-- Problem details --
Set down all of the data exactly as it appears.

-- Dataset extract --
_ _ _
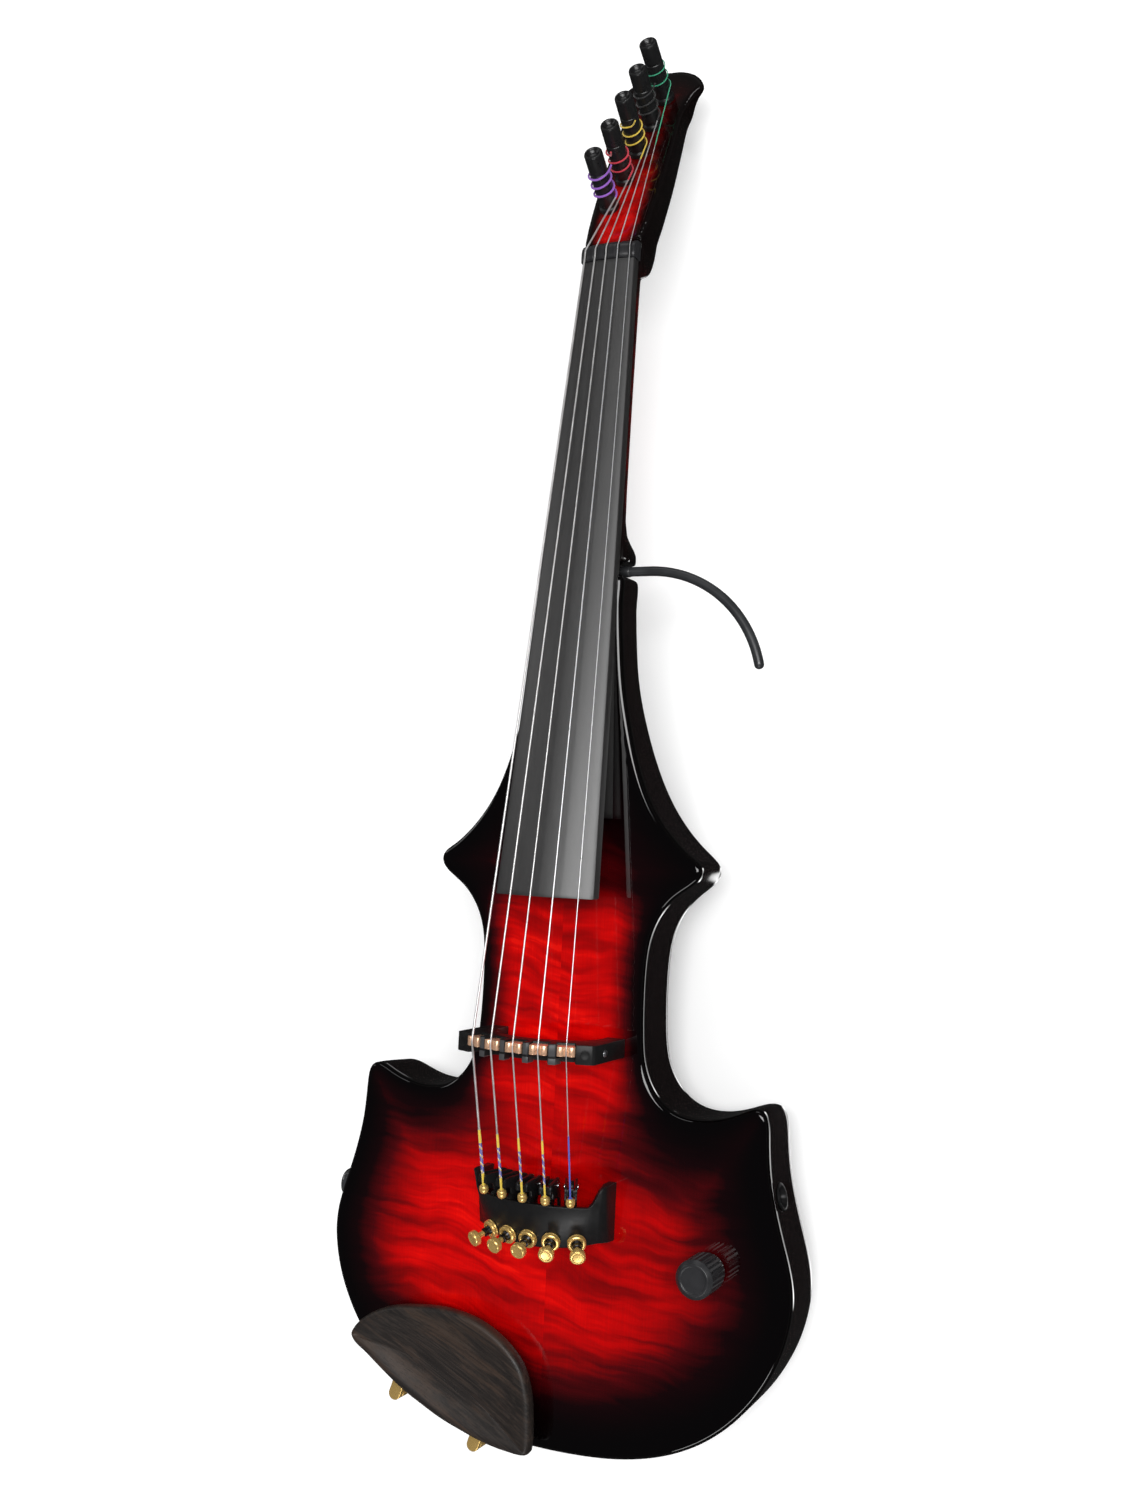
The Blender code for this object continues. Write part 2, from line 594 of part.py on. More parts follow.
bridge = make("bridge", *across_y(profile, BRIDGE_REAR, BRIDGE_FRONT), "bridge_composite")
for k, (x, y) in enumerate(BRIDGE_SCREWS):
    cut(bridge, f"height_screw_way_{k}", turned([(0, -5), (2.2, -5), (2.2, 45), (0, 45)], 12), axes((x, y, 0), (0, 0, 1)))
    make(
        f"height_screw_{'bass' if x < 0 else 'treble'}",
        *turned([(0, -15), (1.4, -15), (1.9, -14.4), (1.9, 25.2), (1.5, 25.7), (0.9, 25.7), (0.9, 23.6), (0, 23.6)], 12),
        "screw_steel",
        axes((x, y, 0), (0, 0, 1)),
    )
for i in range(5):
    r = STRING_R[i]
    h, n = SADDLE_W / 2, r + 0.5
    shape = [(-h, -6.9), (h, -6.9), (h, 0.1), (n + 0.5, 0.3), (n, -0.1), (n * 0.6, -n), (-n * 0.6, -n), (-n, -0.1), (-n - 0.5, 0.3), (-h, 0.1)]
    make(f"saddle_{i + 1}", *across_y([at_saddle(i, a, o) for a, o in shape], -3.1, 0.4), "copper")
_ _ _
-- Output for this exercise --
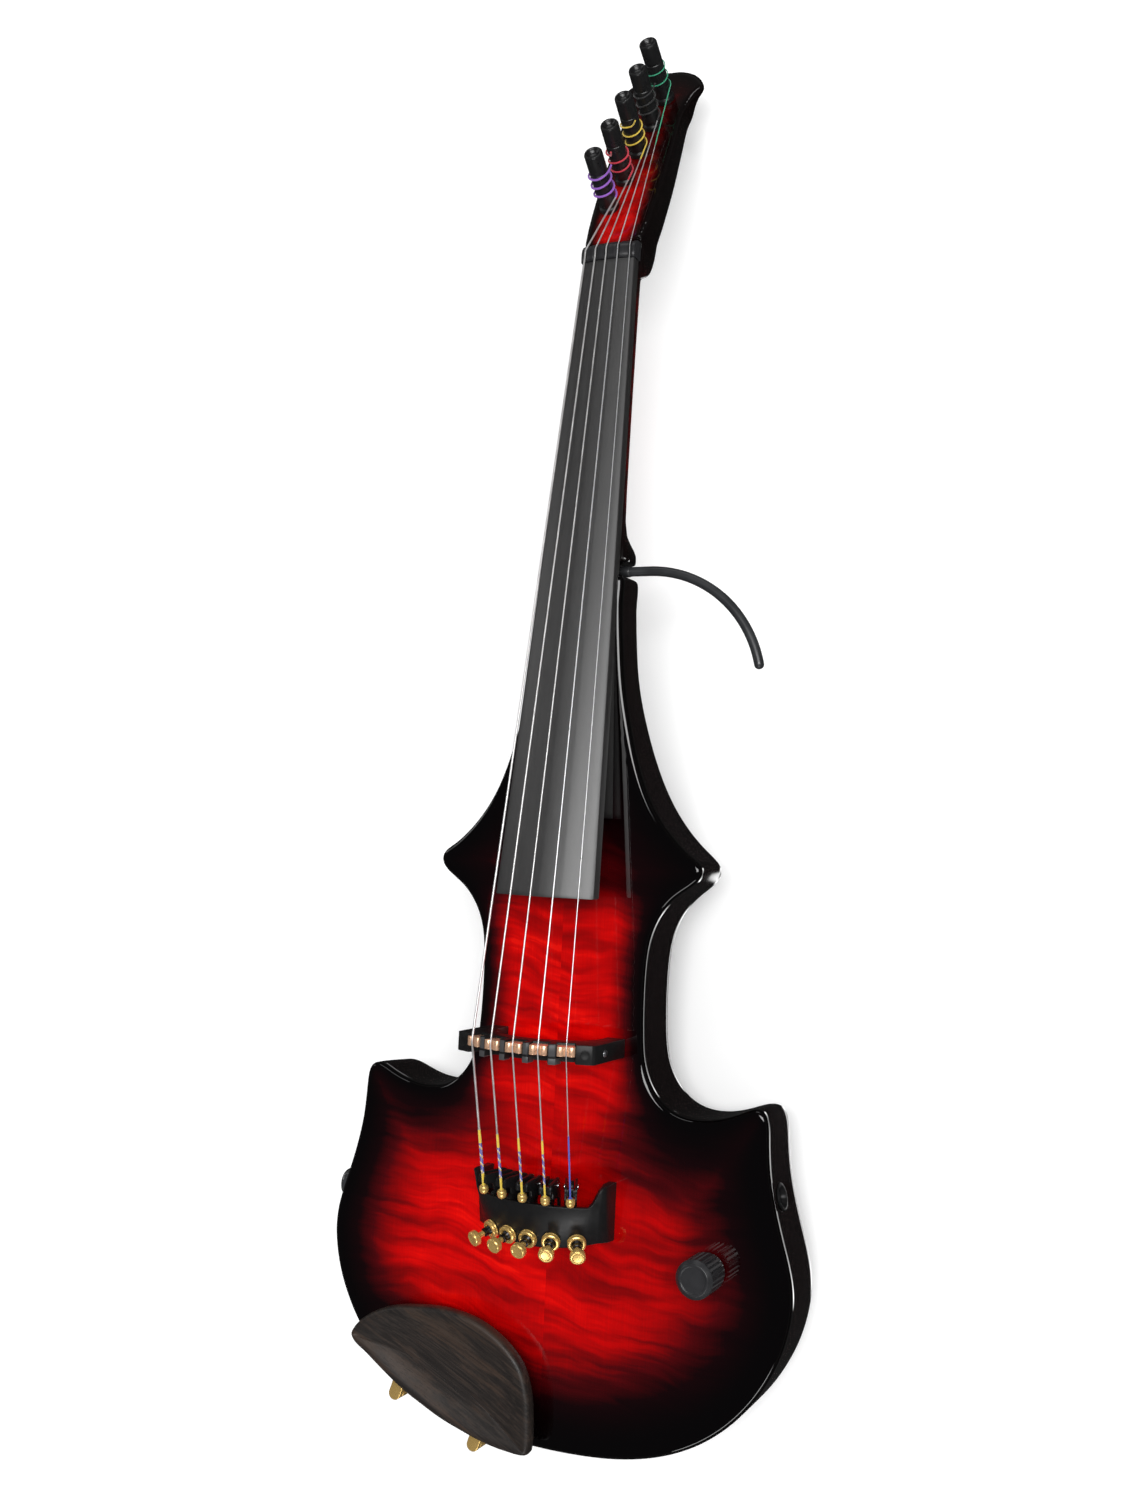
The Blender code for this object continues. Write part 2, from line 594 of part.py on. More parts follow.
bridge = make("bridge", *across_y(profile, BRIDGE_REAR, BRIDGE_FRONT), "bridge_composite")
for k, (x, y) in enumerate(BRIDGE_SCREWS):
    cut(bridge, f"height_screw_way_{k}", turned([(0, -5), (2.2, -5), (2.2, 45), (0, 45)], 12), axes((x, y, 0), (0, 0, 1)))
    make(
        f"height_screw_{'bass' if x < 0 else 'treble'}",
        *turned([(0, -15), (1.4, -15), (1.9, -14.4), (1.9, 25.2), (1.5, 25.7), (0.9, 25.7), (0.9, 23.6), (0, 23.6)], 12),
        "screw_steel",
        axes((x, y, 0), (0, 0, 1)),
    )
for i in range(5):
    r = STRING_R[i]
    h, n = SADDLE_W / 2, r + 0.5
    shape = [(-h, -6.9), (h, -6.9), (h, 0.1), (n + 0.5, 0.3), (n, -0.1), (n * 0.6, -n), (-n * 0.6, -n), (-n, -0.1), (-n - 0.5, 0.3), (-h, 0.1)]
    make(f"saddle_{i + 1}", *across_y([at_saddle(i, a, o) for a, o in shape], -3.1, 0.4), "copper")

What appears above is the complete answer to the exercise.